The NFL’ owners have approved a new labour agreement which would see the regular season extended to 17 games and expand the playoffs to 14 teams among other changes.
These include only allowing the top seed from each conference to earn a first-round bye in the playoffs and reducing the pre-season to three games.
The owners met at a New York City hotel for two hours where the new terms of the collective bargaining agreement were agreed, despite the vote not being unanimous.
Now, the deal will have to be agreed by two thirds of the 32 players’ union representatives and then a majority vote by all the players in the league before it can be put into effect.
If the players do not approve the changes, the NFL has confirmed the existing conditions will continue.
But the changes have not gone down well with players, pundits or fans and when you look at the details, it’s clear to see why.
What’s wrong with the NFL Owners proposed changes?
The biggest concern over the NFL changes is the extension of the regular season to 17 games.
In a sport already plagued with injury problems and in near-constant discussion about player safety, the extension of the regular season is not a popular move.
To mitigate this, the NFL owners have proposed shortening the pre-season to just three weeks instead of four.
But the problem there is, few teams actually use their starters in the league’s warm-up games anyway so this would do little to ease concern over the longer season for players.
There is no indication at this stage that the NFL owners will be adding an additional bye week so the 17th game will result in nothing more than additional stress on players’ bodies and team rosters.
Several top players, including Jaguars’ Leonard Fournette and the 49ers’ Richard Sherman, have come out and voiced concern with the proposed changes.
Sherman, who is a member of the NFLPA’s Executive Committee, said the changes “spit in the face” of the supposed focus on player safety.
He told 95.7FM The Game: “It’s odd to me – and it’s always odd – when you hear player safety is their biggest concern.
“But it seems like player safety has a price tag. Player safety, up to the point of, ‘Hey, 17 games makes us this much money, so we really don’t care how safe they are, if you’re gonna pay us this much money to play another game.’ “
Another major concern over the NFL changes is the fact that, by increasing the playoff field from 12 teams to 14 teams, the quality and competitiveness of the playoffs will be reduced.
Even in its existing format, it’s all too easy for a mediocre team to sneak into the playoffs – just look at this season’s 9-7 Philadelphia Eagles.
Do we really want to see teams who are going with just eight or nine wins in the regular season make it to the playoffs?
According to football analyst Warren Sharp, the team who would have benefited the most from this change in the last ten years would have been the Pittsburgh Steelers.
Sharp calculates that the Steelers would have been 10/10 for playoff trips had this change been in place despite only getting 10 or more wins once in 2015.
The bye week is vital
By only allowing the top seed from each conference to earn a bye-week in the playoffs, the NFL owners would be drastically reducing the competitiveness of the league.
Getting a bye week is one of the most important factors going into the playoffs, allowing teams more planning time and allowing players that all-important rest.
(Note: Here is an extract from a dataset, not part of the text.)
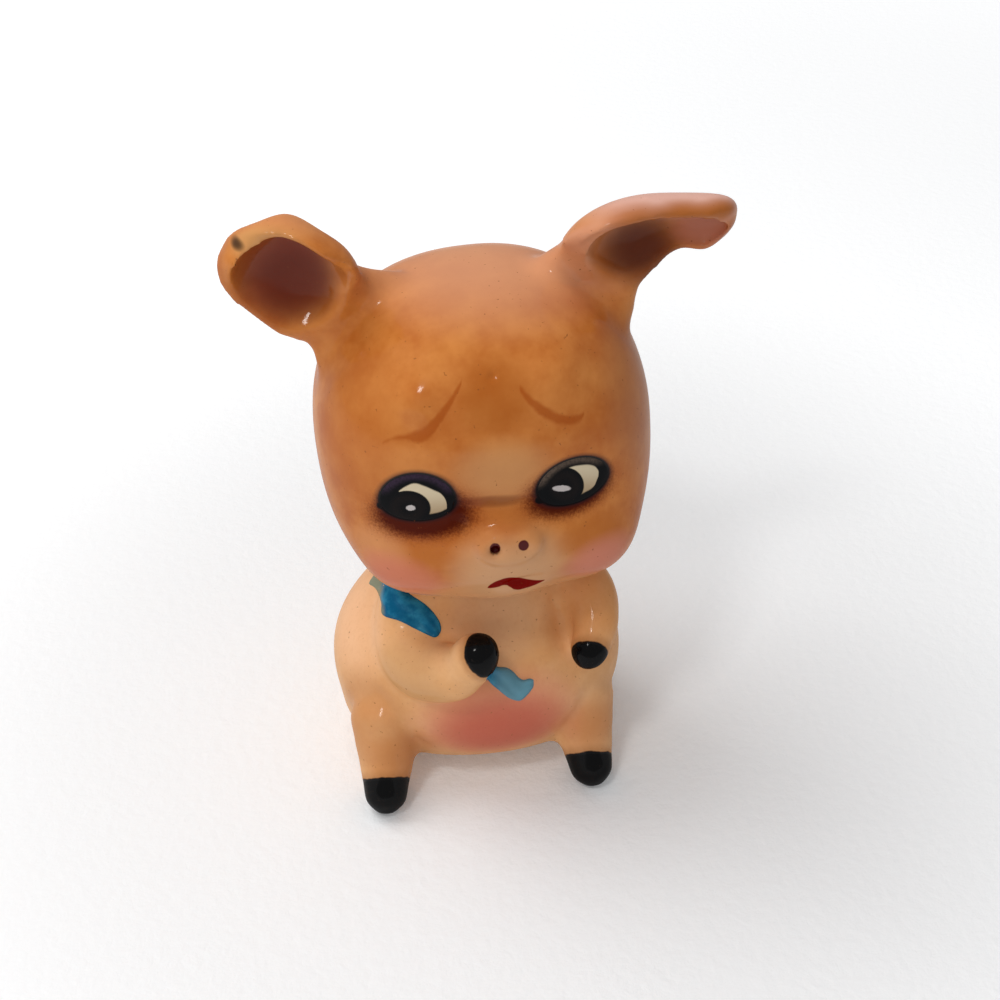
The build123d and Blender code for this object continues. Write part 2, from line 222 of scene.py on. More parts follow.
# Clay casting. Body and head are two hollow castings, and the ears, limbs and tail are pressed
# pieces, all joined with slip while wet and fired as one. The joints are wiped smooth, so the
# pieces are cut from one thin skin and keep its flow where they meet.
clay_voxel = 0.45 * mm
joint_lap = 0.15 * mm
clay_wall = 0.35 * mm
same_place = 0.001 * mm
clay_nodes = [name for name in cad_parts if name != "handkerchief"]
lapped = bmesh.new()
node_places = KDTree(sum(len(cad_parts[name].data.vertices) for name in clay_nodes))
node_of_place = []
for name in clay_nodes:
    solid = bmesh.new()
    solid.from_mesh(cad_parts[name].data)
    bmesh.ops.remove_doubles(solid, verts=solid.verts, dist=same_place)
    solid.normal_update()
    for vertex in solid.verts:
        node_places.insert(vertex.co, len(node_of_place))
        node_of_place.append(clay_nodes.index(name))
        vertex.co += vertex.normal * joint_lap
    solid_data = bpy.data.meshes.new(name)
    solid.to_mesh(solid_data)
    solid.free()
    lapped.from_mesh(solid_data)
    bpy.data.meshes.remove(solid_data)
node_places.balance()

# slip wiped into the joints of the ears: where, and how large, in millimetres
for place, radius in (
    ((-16.4, 0.5, 77.4), 2.9),
    ((-14.2, 1.5, 75.8), 3.0),
    ((-11.5, 2.5, 74.8), 3.0),
    ((10.6, 0.5, 77.6), 3.0),
    ((18.6, 0.4, 73.8), 3.0),
    ((18.7, -0.3, 71.0), 2.6),
):
    spot = Matrix.Translation(Vector(place) * mm)
    bmesh.ops.create_icosphere(lapped, subdivisions=3, radius=radius * mm, matrix=spot)
skin_data = bpy.data.meshes.new("skin")
lapped.to_mesh(skin_data)
lapped.free()
skin_object = bpy.data.objects.new("skin", skin_data)
bpy.context.scene.collection.objects.link(skin_object)
remesh = skin_object.modifiers.new("remesh", "REMESH")
remesh.mode = "VOXEL"
remesh.voxel_size = clay_voxel
bpy.context.view_layer.update()
evaluated = skin_object.evaluated_get(bpy.context.evaluated_depsgraph_get())
skin = bmesh.new()
skin.from_mesh(evaluated.to_mesh())
bpy.data.objects.remove(skin_object)


def keep_outside(vent_radius, vent_y, low, high):
    """Cuts the cavity off at the vent under the seat, and leaves the outer skin alone."""
    ring = []
    for face in skin.faces:
        middle = face.calc_center_median() / mm
        if low < middle.z < high and math.hypot(middle.x, middle.y - vent_y) < vent_radius:
            ring.append(face)
    bmesh.ops.delete(skin, geom=ring, context="FACES")
    top = max(skin.verts, key=lambda vertex: vertex.co.z)
    outside = {top}
    fresh = [top]
    while fresh:
        vertex = fresh.pop()
        for edge in vertex.link_edges:
            other = edge.other_vert(vertex)
            if other not in outside:
                outside.add(other)
                fresh.append(other)
    bmesh.ops.delete(skin, geom=[v for v in skin.verts if v not in outside], context="VERTS")


keep_outside(vent_radius=2.6, vent_y=6.0, low=0.35, high=1.6)


def places_of(mesh):
    tree = KDTree(len(mesh.verts))
    for vertex in mesh.verts:
        tree.insert(vertex.co, vertex.index)
    tree.balance()
    return tree


def wipe(vertices, times, mesh=skin):
    """Smooths a part of the skin, or of another mesh."""
    for _ in range(times):
        bmesh.ops.smooth_vert(
            mesh, verts=vertices, factor=0.5, use_axis_x=True, use_axis_y=True, use_axis_z=True
        )


def wipe_round(points, reach, times):
    """Smooths the skin within reach of some points."""
    near = set()
    for point in points:
        near.update(index for _, index, _ in skin_places.find_range(point, reach * mm))
    skin.verts.ensure_lookup_table()
    wipe([skin.verts[index] for index in near], times)


thumb_fades = 2.5


def under_thumb(centre, reach):
    """The vertices of the skin round a point, and how far each follows the thumb, up to 1."""
    for _, index, distance in skin_places.find_range(centre, thumb_fades * reach * mm):
        yield skin.verts[index], math.exp(-((distance / mm / reach) ** 2))


def press(x, y, z, reach, amount):
    """Raises or, with a negative amount, dents the skin round a point; all in millimetres."""
    for vertex, follow in under_thumb(Vector((x, y, z)) * mm, reach):
        vertex.co += vertex.normal * (amount * mm * follow)


def pull(x, y, z, reach, move):
    """Draws the skin round a point along, by millimetres."""
    for vertex, follow in under_thumb(Vector((x, y, z)) * mm, reach):
        vertex.co += Vector(move) * (mm * follow)


def narrow(x, y, z, reach, share):
    """Draws the skin round a point in sideways, by a share of its distance."""
    centre = Vector((x, y, z)) * mm
    for vertex, follow in under_thumb(centre, reach):
        vertex.co.x += (centre.x - vertex.co.x) * share * follow


def draw_line(points, reach, amount):
    """A raised or sunk line of the skin through some points."""
    for start, end in zip(points, points[1:]):
        start, end = Vector(start), Vector(end)
        steps = max(1, round((end - start).length / reach * 1.5))
        for step in range(steps):
            press(*start.lerp(end, step / steps), reach, amount)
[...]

The stats speak for themselves that teams who have won the bye do better than those that don’t.
Not to mention, while the top seed can often be a clear victory, the battle between second and third seed is often the most exciting part of the regular season for fans.
If you remove that incentive from the second-seed spot, this won’t be the case.
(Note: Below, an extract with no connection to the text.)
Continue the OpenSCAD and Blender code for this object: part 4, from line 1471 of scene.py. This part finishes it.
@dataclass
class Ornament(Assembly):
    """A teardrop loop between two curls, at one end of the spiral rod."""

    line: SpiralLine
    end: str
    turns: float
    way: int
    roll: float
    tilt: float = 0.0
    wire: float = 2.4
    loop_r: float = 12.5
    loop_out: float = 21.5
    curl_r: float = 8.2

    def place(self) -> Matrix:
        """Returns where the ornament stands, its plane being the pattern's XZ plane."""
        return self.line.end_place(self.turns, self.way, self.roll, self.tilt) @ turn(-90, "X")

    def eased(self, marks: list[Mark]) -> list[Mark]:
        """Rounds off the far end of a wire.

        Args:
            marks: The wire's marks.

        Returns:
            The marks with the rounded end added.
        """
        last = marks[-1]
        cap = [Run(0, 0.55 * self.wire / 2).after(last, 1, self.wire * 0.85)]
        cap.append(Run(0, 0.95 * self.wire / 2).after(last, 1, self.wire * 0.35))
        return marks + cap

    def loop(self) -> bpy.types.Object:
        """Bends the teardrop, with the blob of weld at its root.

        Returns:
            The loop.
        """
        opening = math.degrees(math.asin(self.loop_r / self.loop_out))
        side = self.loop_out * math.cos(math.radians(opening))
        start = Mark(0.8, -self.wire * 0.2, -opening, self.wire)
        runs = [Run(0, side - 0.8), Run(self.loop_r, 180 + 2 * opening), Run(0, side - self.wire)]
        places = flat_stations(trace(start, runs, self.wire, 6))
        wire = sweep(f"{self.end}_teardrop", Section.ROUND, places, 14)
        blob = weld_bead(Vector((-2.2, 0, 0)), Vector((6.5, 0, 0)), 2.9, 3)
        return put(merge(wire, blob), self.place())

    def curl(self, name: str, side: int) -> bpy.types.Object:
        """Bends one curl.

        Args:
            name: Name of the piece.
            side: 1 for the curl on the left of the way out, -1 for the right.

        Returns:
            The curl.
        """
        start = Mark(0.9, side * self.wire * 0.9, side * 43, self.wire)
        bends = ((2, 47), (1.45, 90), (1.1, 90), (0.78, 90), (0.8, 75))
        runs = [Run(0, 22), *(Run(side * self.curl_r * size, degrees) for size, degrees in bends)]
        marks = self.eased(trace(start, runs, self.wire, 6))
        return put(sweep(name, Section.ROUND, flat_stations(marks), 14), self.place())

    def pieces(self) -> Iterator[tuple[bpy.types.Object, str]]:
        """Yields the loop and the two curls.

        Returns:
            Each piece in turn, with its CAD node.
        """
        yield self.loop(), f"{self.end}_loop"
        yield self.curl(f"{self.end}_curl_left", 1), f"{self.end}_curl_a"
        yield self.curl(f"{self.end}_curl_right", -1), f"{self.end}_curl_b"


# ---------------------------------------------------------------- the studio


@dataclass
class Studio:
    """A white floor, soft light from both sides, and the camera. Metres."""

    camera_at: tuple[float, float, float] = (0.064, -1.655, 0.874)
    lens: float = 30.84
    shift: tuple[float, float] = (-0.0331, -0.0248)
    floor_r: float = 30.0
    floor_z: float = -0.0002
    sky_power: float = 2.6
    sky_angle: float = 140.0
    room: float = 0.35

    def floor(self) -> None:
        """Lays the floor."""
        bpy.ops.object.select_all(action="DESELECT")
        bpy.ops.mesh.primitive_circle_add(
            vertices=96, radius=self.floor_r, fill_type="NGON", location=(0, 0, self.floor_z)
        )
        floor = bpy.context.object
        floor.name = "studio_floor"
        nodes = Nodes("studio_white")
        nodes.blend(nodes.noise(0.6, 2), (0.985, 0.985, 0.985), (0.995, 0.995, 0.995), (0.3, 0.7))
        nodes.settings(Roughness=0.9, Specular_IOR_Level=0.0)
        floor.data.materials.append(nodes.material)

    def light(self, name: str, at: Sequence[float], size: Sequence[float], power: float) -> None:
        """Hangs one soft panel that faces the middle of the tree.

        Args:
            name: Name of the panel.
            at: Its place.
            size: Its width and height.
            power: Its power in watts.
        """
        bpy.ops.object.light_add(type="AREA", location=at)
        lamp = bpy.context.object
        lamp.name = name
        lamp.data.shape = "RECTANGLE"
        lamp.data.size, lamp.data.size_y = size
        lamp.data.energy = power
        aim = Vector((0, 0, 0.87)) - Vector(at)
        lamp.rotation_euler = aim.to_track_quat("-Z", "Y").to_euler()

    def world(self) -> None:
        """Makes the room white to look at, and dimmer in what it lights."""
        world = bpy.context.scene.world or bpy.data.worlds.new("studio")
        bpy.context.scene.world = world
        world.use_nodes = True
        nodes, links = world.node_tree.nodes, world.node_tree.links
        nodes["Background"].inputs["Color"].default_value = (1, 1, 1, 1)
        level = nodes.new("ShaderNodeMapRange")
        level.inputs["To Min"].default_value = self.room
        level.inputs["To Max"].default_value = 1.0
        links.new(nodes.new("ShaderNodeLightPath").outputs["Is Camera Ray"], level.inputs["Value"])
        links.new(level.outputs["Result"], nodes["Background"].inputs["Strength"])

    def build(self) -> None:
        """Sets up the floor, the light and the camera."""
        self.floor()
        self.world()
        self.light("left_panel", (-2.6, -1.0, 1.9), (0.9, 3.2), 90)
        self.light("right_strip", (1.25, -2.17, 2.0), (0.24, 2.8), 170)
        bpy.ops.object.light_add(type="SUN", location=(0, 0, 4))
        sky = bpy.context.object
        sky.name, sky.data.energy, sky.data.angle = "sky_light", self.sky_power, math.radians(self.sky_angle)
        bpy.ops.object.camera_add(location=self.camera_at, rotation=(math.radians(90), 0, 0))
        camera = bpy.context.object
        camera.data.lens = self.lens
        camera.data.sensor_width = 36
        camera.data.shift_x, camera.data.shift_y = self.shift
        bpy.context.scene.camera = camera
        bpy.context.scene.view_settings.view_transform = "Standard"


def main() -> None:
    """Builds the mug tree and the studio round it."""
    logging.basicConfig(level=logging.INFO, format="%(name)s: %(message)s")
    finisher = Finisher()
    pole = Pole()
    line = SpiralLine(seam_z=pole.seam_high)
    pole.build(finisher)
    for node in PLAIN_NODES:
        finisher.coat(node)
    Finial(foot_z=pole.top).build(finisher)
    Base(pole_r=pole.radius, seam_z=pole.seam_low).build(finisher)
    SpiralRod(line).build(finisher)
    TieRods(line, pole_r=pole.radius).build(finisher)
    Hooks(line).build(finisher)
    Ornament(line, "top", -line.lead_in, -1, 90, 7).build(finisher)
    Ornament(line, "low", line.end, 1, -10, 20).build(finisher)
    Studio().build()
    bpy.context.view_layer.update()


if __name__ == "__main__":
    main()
If you consider the fact that NFL owners want to extend the regular season to 17 gamesvthen that bye week becomes even more important. Removing it for two teams makes zero sense.
Is there anything good about the proposed NFL changes?
From a fan’s perspective, losing a week of the pre-season is always going to be a good thing.
The pre-season always feels laboured and pointless given the amount of time NFL starters actually spend on the field.
Similarly, not many will complain about getting to watch an extra week of real football should the season be extended to 17 games, especially if your team is not a playoff regular.
And it’s easy to see why Pittsburgh Steelers fans, for example, may herald these changes as important if it means their team starts making the playoffs regularly.
But for the integrity of the game, these minute positives do not outweigh the negatives that would be brought about by the NFL changes should they be agreed.